**Input records**
....
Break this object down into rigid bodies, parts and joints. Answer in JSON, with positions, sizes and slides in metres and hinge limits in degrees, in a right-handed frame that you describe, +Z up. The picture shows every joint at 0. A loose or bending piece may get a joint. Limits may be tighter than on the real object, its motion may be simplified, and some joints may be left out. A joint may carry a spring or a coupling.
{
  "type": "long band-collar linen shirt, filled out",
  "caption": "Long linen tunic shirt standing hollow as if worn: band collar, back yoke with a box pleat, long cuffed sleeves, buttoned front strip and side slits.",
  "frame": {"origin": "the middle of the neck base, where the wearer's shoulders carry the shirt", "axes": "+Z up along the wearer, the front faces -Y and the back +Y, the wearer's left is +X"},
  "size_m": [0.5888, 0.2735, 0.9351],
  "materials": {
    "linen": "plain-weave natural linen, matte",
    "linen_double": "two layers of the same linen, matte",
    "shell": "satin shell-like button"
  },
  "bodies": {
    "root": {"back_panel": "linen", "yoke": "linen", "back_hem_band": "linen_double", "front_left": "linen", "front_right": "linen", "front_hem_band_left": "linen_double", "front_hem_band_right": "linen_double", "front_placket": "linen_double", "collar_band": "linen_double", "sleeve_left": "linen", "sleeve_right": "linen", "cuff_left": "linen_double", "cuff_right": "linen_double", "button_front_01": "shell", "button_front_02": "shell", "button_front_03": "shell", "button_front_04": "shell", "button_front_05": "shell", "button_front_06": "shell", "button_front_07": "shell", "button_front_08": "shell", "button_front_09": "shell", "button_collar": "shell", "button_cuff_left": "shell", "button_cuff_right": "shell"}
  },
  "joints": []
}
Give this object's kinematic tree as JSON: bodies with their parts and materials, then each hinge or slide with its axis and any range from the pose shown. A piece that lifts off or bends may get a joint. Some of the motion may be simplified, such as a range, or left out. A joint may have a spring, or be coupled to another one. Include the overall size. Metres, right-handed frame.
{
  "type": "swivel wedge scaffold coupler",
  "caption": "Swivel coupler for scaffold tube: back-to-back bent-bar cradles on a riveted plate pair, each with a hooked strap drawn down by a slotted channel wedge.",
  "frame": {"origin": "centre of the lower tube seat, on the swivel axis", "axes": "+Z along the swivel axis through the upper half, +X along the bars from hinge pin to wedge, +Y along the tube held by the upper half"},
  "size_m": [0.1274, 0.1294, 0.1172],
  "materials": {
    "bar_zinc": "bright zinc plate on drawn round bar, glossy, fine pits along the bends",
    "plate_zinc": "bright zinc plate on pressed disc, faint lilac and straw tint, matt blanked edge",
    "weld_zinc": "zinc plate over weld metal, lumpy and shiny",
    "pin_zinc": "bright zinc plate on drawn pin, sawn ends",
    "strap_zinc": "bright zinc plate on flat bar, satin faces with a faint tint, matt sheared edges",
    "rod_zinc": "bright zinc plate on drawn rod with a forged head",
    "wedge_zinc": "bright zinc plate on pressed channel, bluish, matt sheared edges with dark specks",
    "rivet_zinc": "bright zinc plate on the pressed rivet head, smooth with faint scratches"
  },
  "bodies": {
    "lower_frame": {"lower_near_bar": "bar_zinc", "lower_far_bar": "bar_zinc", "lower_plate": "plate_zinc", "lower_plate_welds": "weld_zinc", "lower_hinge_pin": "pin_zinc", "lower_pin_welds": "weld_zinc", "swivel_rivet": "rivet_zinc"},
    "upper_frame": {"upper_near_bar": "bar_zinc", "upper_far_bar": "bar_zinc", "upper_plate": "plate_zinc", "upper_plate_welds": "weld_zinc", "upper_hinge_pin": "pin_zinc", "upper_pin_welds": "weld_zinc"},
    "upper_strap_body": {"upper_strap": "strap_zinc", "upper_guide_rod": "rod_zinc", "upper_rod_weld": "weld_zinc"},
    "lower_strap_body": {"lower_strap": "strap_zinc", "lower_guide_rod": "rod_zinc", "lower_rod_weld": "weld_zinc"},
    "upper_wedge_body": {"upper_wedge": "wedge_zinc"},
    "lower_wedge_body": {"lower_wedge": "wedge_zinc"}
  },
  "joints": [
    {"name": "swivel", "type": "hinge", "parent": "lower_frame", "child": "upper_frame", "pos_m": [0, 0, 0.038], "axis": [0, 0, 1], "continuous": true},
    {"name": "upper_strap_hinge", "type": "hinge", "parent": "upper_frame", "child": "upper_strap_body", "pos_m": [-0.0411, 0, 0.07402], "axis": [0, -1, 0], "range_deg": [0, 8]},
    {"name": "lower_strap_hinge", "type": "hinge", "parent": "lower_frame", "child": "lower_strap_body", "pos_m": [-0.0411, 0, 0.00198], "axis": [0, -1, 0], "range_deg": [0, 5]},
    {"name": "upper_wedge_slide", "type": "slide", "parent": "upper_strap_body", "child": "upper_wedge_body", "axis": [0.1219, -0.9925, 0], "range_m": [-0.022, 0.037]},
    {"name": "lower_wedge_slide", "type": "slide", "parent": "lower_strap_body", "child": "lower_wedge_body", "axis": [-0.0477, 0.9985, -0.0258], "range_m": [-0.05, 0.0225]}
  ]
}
....
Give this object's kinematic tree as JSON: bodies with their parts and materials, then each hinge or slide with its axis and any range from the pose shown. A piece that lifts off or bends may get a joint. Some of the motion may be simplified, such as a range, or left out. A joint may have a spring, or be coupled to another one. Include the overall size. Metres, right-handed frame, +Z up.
....
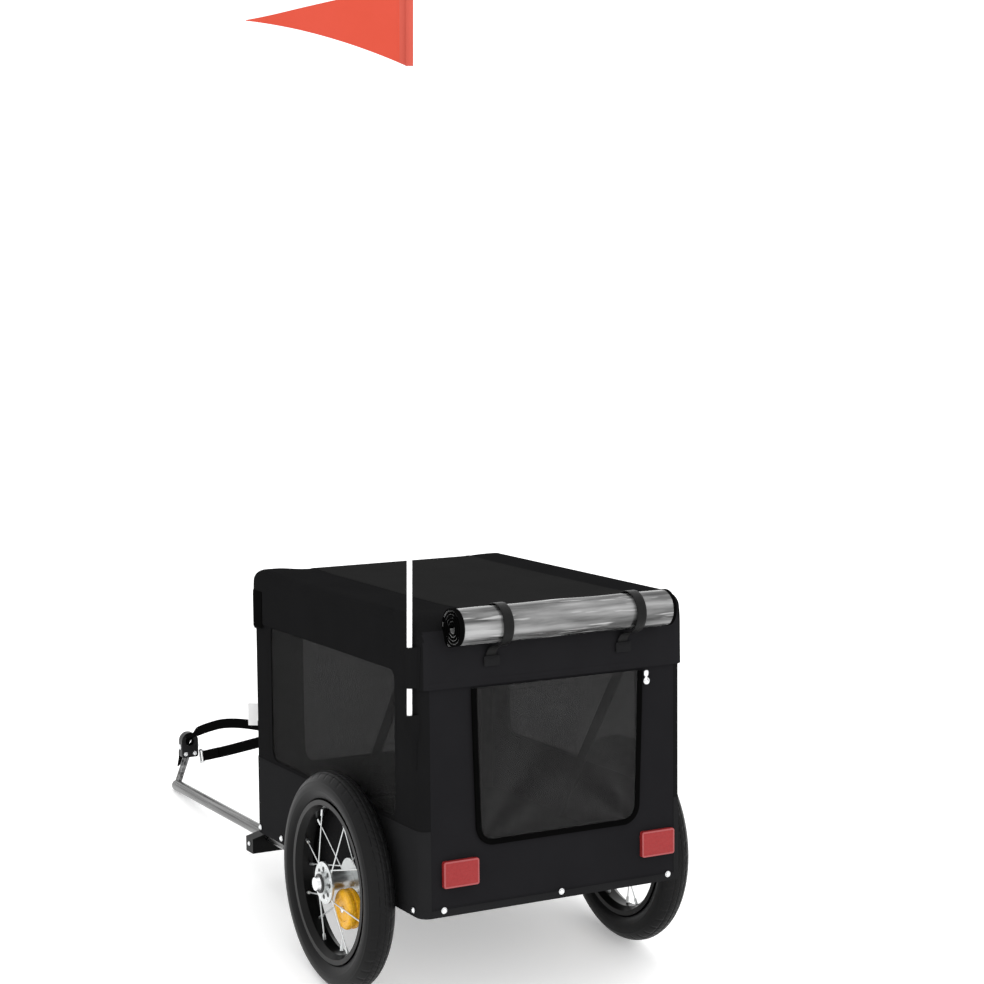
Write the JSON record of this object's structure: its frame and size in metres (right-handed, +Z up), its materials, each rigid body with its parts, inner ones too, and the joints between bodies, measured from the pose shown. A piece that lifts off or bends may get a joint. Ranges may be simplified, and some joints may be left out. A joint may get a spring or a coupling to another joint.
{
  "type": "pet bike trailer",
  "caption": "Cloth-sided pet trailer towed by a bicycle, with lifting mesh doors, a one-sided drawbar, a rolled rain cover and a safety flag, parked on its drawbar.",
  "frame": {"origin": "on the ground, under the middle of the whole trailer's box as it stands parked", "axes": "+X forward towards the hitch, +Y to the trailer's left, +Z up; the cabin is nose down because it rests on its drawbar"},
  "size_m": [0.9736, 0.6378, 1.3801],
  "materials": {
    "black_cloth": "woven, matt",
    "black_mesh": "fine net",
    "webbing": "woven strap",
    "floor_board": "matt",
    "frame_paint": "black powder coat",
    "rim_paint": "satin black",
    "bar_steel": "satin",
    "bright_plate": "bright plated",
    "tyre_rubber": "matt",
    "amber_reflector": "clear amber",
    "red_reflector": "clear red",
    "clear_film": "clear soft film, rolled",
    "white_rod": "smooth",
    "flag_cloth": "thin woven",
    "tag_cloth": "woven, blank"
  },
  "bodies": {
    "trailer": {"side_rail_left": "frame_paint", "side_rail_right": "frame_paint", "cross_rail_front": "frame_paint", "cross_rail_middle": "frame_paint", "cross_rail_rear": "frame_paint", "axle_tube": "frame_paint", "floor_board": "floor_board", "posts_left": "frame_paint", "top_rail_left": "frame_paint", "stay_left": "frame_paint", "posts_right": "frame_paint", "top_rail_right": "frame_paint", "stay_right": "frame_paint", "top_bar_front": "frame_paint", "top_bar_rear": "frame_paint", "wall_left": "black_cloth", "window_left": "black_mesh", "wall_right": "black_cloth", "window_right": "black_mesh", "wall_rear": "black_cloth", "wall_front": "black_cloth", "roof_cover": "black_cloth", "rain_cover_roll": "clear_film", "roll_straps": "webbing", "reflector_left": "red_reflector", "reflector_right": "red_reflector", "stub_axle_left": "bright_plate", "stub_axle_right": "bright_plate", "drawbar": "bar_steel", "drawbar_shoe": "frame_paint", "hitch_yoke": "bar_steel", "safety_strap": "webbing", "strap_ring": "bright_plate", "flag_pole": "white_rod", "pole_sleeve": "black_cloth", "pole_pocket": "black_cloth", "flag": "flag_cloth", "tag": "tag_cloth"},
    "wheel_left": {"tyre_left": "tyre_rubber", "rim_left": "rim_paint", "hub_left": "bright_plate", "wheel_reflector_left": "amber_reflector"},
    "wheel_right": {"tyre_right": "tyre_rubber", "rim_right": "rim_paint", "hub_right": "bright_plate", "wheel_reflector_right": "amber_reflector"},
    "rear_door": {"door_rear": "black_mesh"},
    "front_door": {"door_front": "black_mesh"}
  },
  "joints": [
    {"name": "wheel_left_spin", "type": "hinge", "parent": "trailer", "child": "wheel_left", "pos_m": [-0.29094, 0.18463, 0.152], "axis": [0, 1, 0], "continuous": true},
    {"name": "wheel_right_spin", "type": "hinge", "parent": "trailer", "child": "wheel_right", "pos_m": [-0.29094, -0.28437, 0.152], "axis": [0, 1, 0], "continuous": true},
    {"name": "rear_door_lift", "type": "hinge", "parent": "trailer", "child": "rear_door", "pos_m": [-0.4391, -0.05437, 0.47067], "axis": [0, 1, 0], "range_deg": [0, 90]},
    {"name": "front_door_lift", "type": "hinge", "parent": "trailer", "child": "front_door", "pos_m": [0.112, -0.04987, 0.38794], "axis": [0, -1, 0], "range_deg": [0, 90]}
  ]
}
....
**Description of the task**
Select the lines from the entries that include the word "overall".

**Result of the task**
Give this object's kinematic tree as JSON: bodies with their parts and materials, then each hinge or slide with its axis and any range from the pose shown. A piece that lifts off or bends may get a joint. Some of the motion may be simplified, such as a range, or left out. A joint may have a spring, or be coupled to another one. Include the overall size. Metres, right-handed frame.
Give this object's kinematic tree as JSON: bodies with their parts and materials, then each hinge or slide with its axis and any range from the pose shown. A piece that lifts off or bends may get a joint. Some of the motion may be simplified, such as a range, or left out. A joint may have a spring, or be coupled to another one. Include the overall size. Metres, right-handed frame, +Z up.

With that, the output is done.